【目的】現在の「調理学」の教科書に記載されている豆類の吸水率は、1983年に松元文子先生によって作成されたものがほとんどである。演者らは改めて各種豆類(大豆など7種類)について吸水率を測定し新データを作ることを目的とした。また大豆を調理するときに、0.3%重曹水中で調理するとアルカリにより大豆中のビタミンB1が減少するという記述も、多くの教科書に記述されている。ビタミンB1は水溶性であり、アルカリで分解されるというデータはあるが、大豆中のB1が重曹添加で減少するという報告はみあたらない。
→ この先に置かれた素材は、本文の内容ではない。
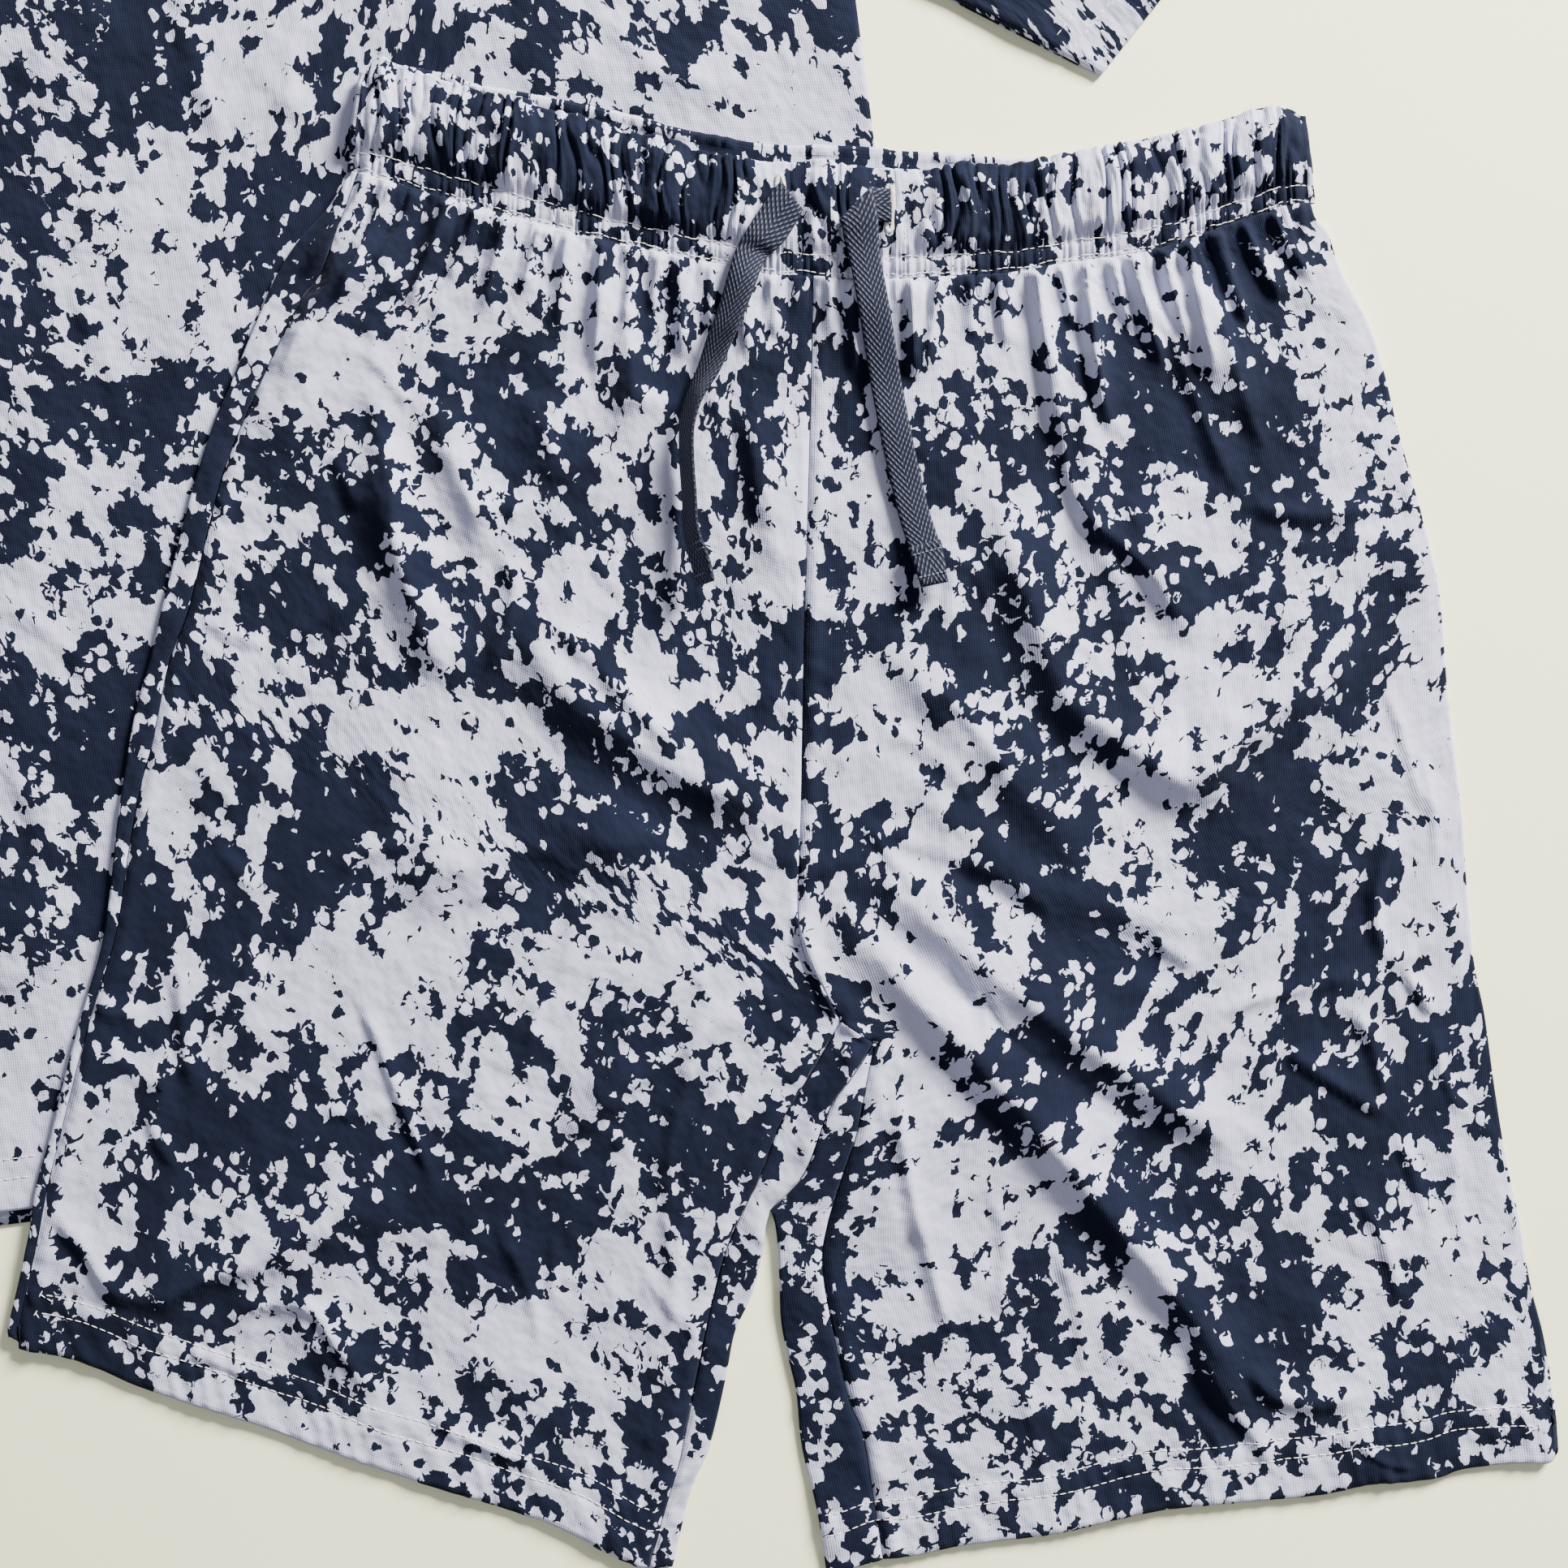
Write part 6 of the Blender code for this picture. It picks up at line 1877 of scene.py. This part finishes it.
    def build_sleeve(self, room: Workroom, side: Side) -> bpy.types.Object:
        """One sleeve: a flattened tube folded along its upper edge.

        Args:
            room: workroom that makes the piece.
            side: which arm.

        Returns:
            The sleeve.
        """
        across = np.concatenate([np.linspace(0.0, 0.80, 40), np.linspace(0.80, 1.0, 22)[1:]])
        down = np.concatenate([[0.0, 0.008, 0.02], np.linspace(0.035, 0.965, 66), [0.98, 0.992, 1.0]])
        armhole = moved(at_shares(smooth_line(ARMHOLE), 1.0 - down), 3.0 * SEAM_GAP)
        hem = at_shares(SLEEVE_HEM, 1.0 - down)
        upper, lower = (armhole[end] + (hem[end] - armhole[end]) * across[:, None] for end in (0, -1))
        grid = span(armhole, hem, upper, lower, down, across)
        mirror = (float(side.value), 1.0)
        front, fold = self.layout.from_top(grid * mirror), self.layout.from_top(grid[0] * mirror)
        inset = grid[0] + (grid[-1] - grid[0]) * (NOSE_INSET / self.sleeve_fold)
        front[0] = self.layout.from_top(inset * mirror)
        to_hem, to_seam = (np.linalg.norm(grid - grid[:, edge, None], axis=2) for edge in (-1, 0))
        z = self.sleeve_height(front[..., 0], front[..., 1]) + 0.0004 * (1.0 - ease(0.0190, 0.0206, to_hem))
        for place in self.sleeve_rows:
            z = z - 0.0003 * bell(to_hem - place, 0.0012)
        z = z - 0.0006 * bell(to_seam, 0.0014)
        z[-1] = 0.5 * (z[-1] + CLOTH_WALL)
        nose = Shorts.nose(fold, front[0], z[0], np.zeros(len(across)), 4).transpose(1, 0, 2)[::-1]
        tube = np.concatenate([raised(front[::-1], np.zeros(z.shape)), nose, raised(front, z)], axis=0)
        flat_u = np.linalg.norm(tube[..., :2] - tube[:, :1, :2], axis=2) + 1.1 * mirror[0]
        flat = flat_grid(flat_u, -run_lengths(tube[:, 10, :2])) + PRINT_AT["sleeve"]
        return room.cloth(f"sleeve_{side.word}_tube", [(tube, flat, side is Side.LEFT)], room.jersey)

    def build_neckband(self, room: Workroom) -> bpy.types.Object:
        """Rib ring round the neck.

        Args:
            room: workroom that makes the piece.

        Returns:
            The neckband.
        """
        share, downs = np.linspace(0.0, 1.0, 90), np.linspace(0.0, 1.0, 12)
        tip = (self.neck_half - 0.62 * self.band_width, self.neck_height + 0.72 * self.band_width)
        seams, frees = [], []
        for drop, shoulder, side, rise in ((self.front_drop, ((0.064, 0.594),), 0.034, 0.005),
                                           (self.back_drop, (), 0.040, 0.004)):
            seams.append(moved(at_shares(self.neck_line(drop), share), 2.0 * SEAM_GAP))
            low = self.neck_height - drop + self.band_width
            right = np.array(((0.0, low), (side, low + rise), *shoulder, tip))
            frees.append(at_shares(smooth_line(np.vstack([right[:0:-1] * (-1.0, 1.0), right])), share))
        eased = ease(-0.008, 0.012, share) * ease(-0.008, 0.012, 1.0 - share)
        rows = []
        for down in downs:
            front, back = (self.layout.from_top(free + (seam - free) * down)
                           for free, seam in zip(frees, seams))
            height = (LAYER_TOP + 0.0005 * math.sin(math.pi * down)) * np.sqrt(np.clip(eased, 0.25, 1))
            rows.append(np.vstack([raised(front, height), raised(back[::-1], 0 * share),
                                   raised(front[:1], height[:1])]))
        grid = np.stack(rows)
        flat = flat_grid(run_lengths(grid[6, :, :2]), downs * self.band_width)
        piece = room.cloth("neckband_ring", [(grid, flat, False)], room.rib, wall=0.0)
        solid = piece.modifiers.new("wall", "SOLIDIFY")
        solid.thickness, solid.offset = CLOTH_WALL, -1.0
        Workroom.bake(piece)
        return piece

    def hem_lines(self) -> list[Array]:
        """Twin-needle rows of the body's hem, where the shorts leave it free.

        Returns:
            Points of each run of stitches.
        """
        lines = []
        across = np.linspace(0.002 - TOP_HALF_WIDTH, TOP_HALF_WIDTH - 0.002, 420)
        for distance in self.hem_rows:
            placed = self.layout.from_top(np.column_stack([across, np.full(len(across), distance)]))
            free = self.layout.clear(placed[:, 0], placed[:, 1])
            z = self.height(placed[:, 0], placed[:, 1], free) + STITCH_LIFT
            lines += split_runs(raised(placed, z), free > 0.02)
        return lines

    def sleeve_lines(self, side: Side) -> list[Array]:
        """Twin-needle rows of one sleeve's hem.

        Args:
            side: which arm.

        Returns:
            Points of each row.
        """
        start, end = SLEEVE_HEM
        inward = np.array((start[1] - end[1], end[0] - start[0])) / np.linalg.norm(end - start)
        share = np.linspace(0.012, 0.988, 150)[:, None]
        lines = []
        for distance in self.sleeve_rows:
            row = start + (end - start) * share + inward * distance
            placed = self.layout.from_top(row * (float(side.value), 1.0))
            lines.append(raised(placed, self.sleeve_height(placed[:, 0], placed[:, 1]) + 0.00025))
        return lines


def split_runs(points: Array, keep: Array) -> list[Array]:
    """Cut a line into the runs of points that are kept.

    Args:
        points: points of the line.
        keep: which points are kept.

    Returns:
        Runs of at least 4 points.
    """
    changes = np.flatnonzero(np.diff(keep.astype(int))) + 1
    runs = zip(np.split(points, changes), np.split(keep, changes))
    return [run for run, kept in runs if kept[0] and len(run) > 3]


def main() -> None:
    """Build and dress every piece of the set."""
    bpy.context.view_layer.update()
    Studio().build()
    room = Workroom()
    layout = Layout()
    shorts = Shorts(layout)
    band = Waistband(layout, shorts)
    rows = StitchRows()
    top = Top(layout)

    def keep(piece: bpy.types.Object, slot: str, *nodes: str) -> bpy.types.Object:
        """Hand a piece over and give it back."""
        hand_over(piece, slot, *nodes)
        return piece

    cords = []
    for side in Side:
        cord = Drawcord(shorts, band, side)
        cords.append((cord, keep(cord.build(room), "drawcord_tape", f"drawcord_{side.word}")))
    for side in Side:
        keep(shorts.front(room, side), "shorts_jersey", f"shorts_front_{side.word}")
        keep(shorts.back(room, side), "shorts_jersey", f"shorts_back_{side.word}")
        keep(rows.sew(f"hem_rows_{side.word}", shorts.hem_lines(side), room.thread), "buttonhole_thread")
    keep(band.build(room), "waistband_jersey", "waistband")
    keep(rows.sew("band_rows", band.stitch_lines(), room.thread), "buttonhole_thread")
    for side, place in zip(Side, BUTTONHOLES):
        name = f"buttonhole_{side.word}"
        satin, slit = Buttonhole(band, name, place).build(room, rows)
        keep(satin, "buttonhole_thread", name)
        keep(slit, "waistband_jersey")
    for panel, node in zip(top.build_body(room), ("top_front", "top_back")):
        keep(panel, "top_jersey", node)
    keep(rows.sew("hem_rows_top", top.hem_lines(), room.thread), "buttonhole_thread")
    for side in Side:
        keep(top.build_sleeve(room, side), "top_jersey", f"sleeve_{side.word}")
        keep(rows.sew(f"hem_rows_sleeve_{side.word}", top.sleeve_lines(side), room.thread),
             "buttonhole_thread")
    keep(top.build_neckband(room), "neck_rib", "neckband")
    for cord, tape in cords:
        bar = keep(rows.sew(f"end_bar_{cord.side.word}", cord.end_stitches(), room.thread_slate,
                            Pitch=0.0012, Length=0.0013, Thickness=0.0007), "drawcord_tape")
        length = float(run_lengths(cord.path)[-1])
        LOG.info("%s: %.3f m long", tape.name, length)


if __name__ == "__main__":
    logging.basicConfig(level=logging.INFO, format="%(name)s: %(message)s")
    main()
そこで大豆の調理方法とビタミンB1量の関連についても検討することを目的とした。
【方法】吸水率の測定には、黒大豆、大豆、大福豆、金時豆、うずら豆、ささげ、小豆を用い、水に浸漬後2時間ごとに24時間吸水量を測定した。調理方法によるビタミンB1量については、丹波錦白大豆を用い、水中加熱、1%食塩水中加熱、0.3%重曹水中加熱を行った豆について、pHを測定後、ビタミンB1量を定量した。定量方法は前処理後、TSKgel Amide-80カラムを用いHPLC で定量した。
【結果】吸水率:7種の豆類のうち吸水率の高かった豆は黒大豆で、他の豆類も以前のデータとは異なる挙動を示した。ささげは小豆と違い種瘤からのみではなく、表皮全体から吸水され吸水曲線のカーブも大豆に似ていた。
3種の調理方法による大豆のビタミンB1量:水煮での煮豆、1%食塩水での煮豆、0.3%重曹水での煮豆ともに、生の時の約30%に減少した。この減少は添加物の影響はなく、調理することにより水溶性であるビタミンB1が煮汁などに溶出したためと熱で分解したものと推察される。